_Stated problem_
Write out, exactly as given, every line from the one holding "SEED.step * index)));" to the one holding "if empty is", including both.

_Information supplied_
Start

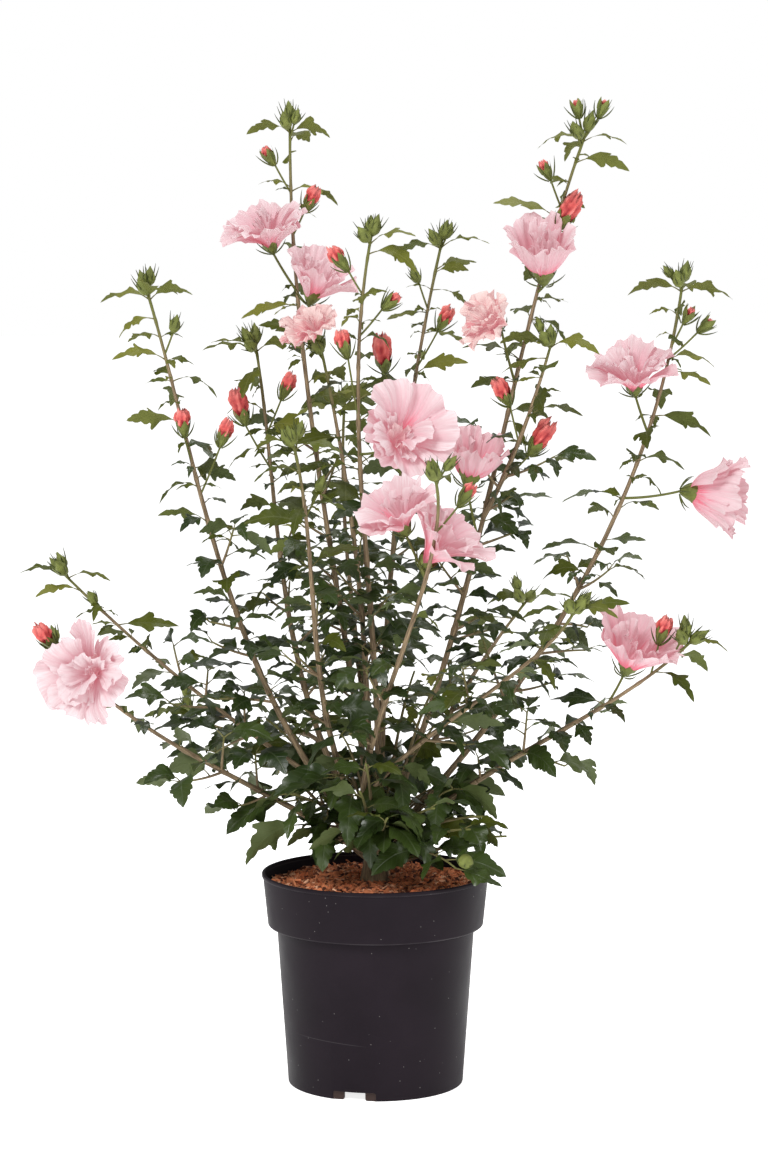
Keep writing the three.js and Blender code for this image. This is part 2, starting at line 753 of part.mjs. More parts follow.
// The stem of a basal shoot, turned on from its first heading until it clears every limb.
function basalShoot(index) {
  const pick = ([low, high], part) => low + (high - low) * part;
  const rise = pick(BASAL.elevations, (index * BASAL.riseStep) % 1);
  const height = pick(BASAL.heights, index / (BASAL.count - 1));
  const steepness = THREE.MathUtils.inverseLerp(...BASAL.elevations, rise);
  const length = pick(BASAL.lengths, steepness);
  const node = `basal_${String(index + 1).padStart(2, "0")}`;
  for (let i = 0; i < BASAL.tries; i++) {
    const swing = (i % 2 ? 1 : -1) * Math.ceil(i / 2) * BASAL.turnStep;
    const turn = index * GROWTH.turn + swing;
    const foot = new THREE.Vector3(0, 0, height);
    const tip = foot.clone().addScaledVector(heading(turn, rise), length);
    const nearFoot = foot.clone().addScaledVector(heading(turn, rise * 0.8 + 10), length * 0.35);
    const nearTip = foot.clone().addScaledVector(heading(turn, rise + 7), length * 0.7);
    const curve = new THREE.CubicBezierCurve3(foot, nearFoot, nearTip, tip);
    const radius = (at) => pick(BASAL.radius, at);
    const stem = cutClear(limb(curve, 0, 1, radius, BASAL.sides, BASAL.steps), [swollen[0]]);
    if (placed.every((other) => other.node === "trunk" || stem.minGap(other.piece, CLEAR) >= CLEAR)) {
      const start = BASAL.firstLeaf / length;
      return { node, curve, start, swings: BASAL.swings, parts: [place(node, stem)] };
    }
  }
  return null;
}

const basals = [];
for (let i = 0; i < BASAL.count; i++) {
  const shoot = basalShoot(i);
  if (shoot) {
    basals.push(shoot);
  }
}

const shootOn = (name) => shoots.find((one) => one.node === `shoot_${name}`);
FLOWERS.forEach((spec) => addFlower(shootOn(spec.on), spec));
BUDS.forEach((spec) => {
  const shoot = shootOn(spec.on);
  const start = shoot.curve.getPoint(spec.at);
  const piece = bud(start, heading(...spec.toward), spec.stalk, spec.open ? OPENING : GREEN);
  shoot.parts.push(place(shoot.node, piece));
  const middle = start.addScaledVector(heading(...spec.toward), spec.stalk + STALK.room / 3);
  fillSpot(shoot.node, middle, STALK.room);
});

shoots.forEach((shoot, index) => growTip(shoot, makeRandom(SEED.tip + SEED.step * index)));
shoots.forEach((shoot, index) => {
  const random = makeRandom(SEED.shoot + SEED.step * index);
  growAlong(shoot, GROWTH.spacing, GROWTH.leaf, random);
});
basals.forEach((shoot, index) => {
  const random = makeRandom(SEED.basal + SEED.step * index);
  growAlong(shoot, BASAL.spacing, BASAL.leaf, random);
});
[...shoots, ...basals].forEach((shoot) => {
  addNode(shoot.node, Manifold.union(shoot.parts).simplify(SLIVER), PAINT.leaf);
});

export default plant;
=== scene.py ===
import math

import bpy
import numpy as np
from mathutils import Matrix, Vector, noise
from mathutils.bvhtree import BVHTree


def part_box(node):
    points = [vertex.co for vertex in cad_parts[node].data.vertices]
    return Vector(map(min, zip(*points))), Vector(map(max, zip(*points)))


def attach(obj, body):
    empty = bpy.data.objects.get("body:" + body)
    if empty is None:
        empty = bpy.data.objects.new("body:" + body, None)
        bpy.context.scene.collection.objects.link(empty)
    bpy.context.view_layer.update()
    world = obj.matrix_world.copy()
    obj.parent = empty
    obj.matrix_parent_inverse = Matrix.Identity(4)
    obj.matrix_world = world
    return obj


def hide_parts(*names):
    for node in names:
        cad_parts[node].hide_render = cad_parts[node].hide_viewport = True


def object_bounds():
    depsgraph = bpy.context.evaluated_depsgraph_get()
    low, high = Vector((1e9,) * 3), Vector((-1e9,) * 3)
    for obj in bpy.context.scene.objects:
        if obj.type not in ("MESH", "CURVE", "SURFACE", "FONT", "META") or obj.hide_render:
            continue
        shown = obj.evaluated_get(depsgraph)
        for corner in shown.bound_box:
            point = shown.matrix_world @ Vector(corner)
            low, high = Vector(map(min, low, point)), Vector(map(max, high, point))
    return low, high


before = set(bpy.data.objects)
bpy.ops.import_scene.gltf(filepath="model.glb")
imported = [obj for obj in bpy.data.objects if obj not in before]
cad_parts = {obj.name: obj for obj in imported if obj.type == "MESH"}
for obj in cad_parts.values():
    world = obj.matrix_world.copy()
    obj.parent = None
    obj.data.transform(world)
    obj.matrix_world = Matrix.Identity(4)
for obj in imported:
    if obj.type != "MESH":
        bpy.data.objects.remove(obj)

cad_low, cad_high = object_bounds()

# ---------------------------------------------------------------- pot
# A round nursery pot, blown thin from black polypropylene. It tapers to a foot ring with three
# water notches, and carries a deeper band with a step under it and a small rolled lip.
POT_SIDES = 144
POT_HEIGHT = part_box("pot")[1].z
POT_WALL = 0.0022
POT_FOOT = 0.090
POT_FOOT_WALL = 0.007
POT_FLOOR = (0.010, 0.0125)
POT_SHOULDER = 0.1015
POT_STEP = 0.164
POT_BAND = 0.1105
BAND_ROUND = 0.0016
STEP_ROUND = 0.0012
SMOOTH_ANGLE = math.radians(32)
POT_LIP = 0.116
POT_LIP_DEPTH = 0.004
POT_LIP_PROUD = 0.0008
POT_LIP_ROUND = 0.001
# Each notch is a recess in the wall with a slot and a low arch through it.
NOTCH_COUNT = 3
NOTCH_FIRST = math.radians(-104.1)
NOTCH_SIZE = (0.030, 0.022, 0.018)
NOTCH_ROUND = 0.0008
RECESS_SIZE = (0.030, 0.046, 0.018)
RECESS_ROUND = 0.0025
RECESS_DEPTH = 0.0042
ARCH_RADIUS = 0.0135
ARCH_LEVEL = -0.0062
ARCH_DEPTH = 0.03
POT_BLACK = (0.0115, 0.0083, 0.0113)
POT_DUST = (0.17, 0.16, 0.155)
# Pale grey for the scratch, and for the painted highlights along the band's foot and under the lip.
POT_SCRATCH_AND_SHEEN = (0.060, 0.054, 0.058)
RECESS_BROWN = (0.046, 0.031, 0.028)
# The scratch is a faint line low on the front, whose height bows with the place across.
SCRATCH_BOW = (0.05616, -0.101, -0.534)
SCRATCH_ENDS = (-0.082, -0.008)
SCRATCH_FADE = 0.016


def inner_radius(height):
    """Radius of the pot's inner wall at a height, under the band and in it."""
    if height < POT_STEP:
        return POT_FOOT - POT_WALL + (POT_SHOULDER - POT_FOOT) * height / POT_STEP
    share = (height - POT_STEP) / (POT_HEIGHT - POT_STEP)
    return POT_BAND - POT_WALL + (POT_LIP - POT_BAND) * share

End

_Full response_
shoots.forEach((shoot, index) => growTip(shoot, makeRandom(SEED.tip + SEED.step * index)));
shoots.forEach((shoot, index) => {
  const random = makeRandom(SEED.shoot + SEED.step * index);
  growAlong(shoot, GROWTH.spacing, GROWTH.leaf, random);
});
basals.forEach((shoot, index) => {
  const random = makeRandom(SEED.basal + SEED.step * index);
  growAlong(shoot, BASAL.spacing, BASAL.leaf, random);
});
[...shoots, ...basals].forEach((shoot) => {
  addNode(shoot.node, Manifold.union(shoot.parts).simplify(SLIVER), PAINT.leaf);
});

export default plant;
=== scene.py ===
import math

import bpy
import numpy as np
from mathutils import Matrix, Vector, noise
from mathutils.bvhtree import BVHTree


def part_box(node):
    points = [vertex.co for vertex in cad_parts[node].data.vertices]
    return Vector(map(min, zip(*points))), Vector(map(max, zip(*points)))


def attach(obj, body):
    empty = bpy.data.objects.get("body:" + body)
    if empty is None:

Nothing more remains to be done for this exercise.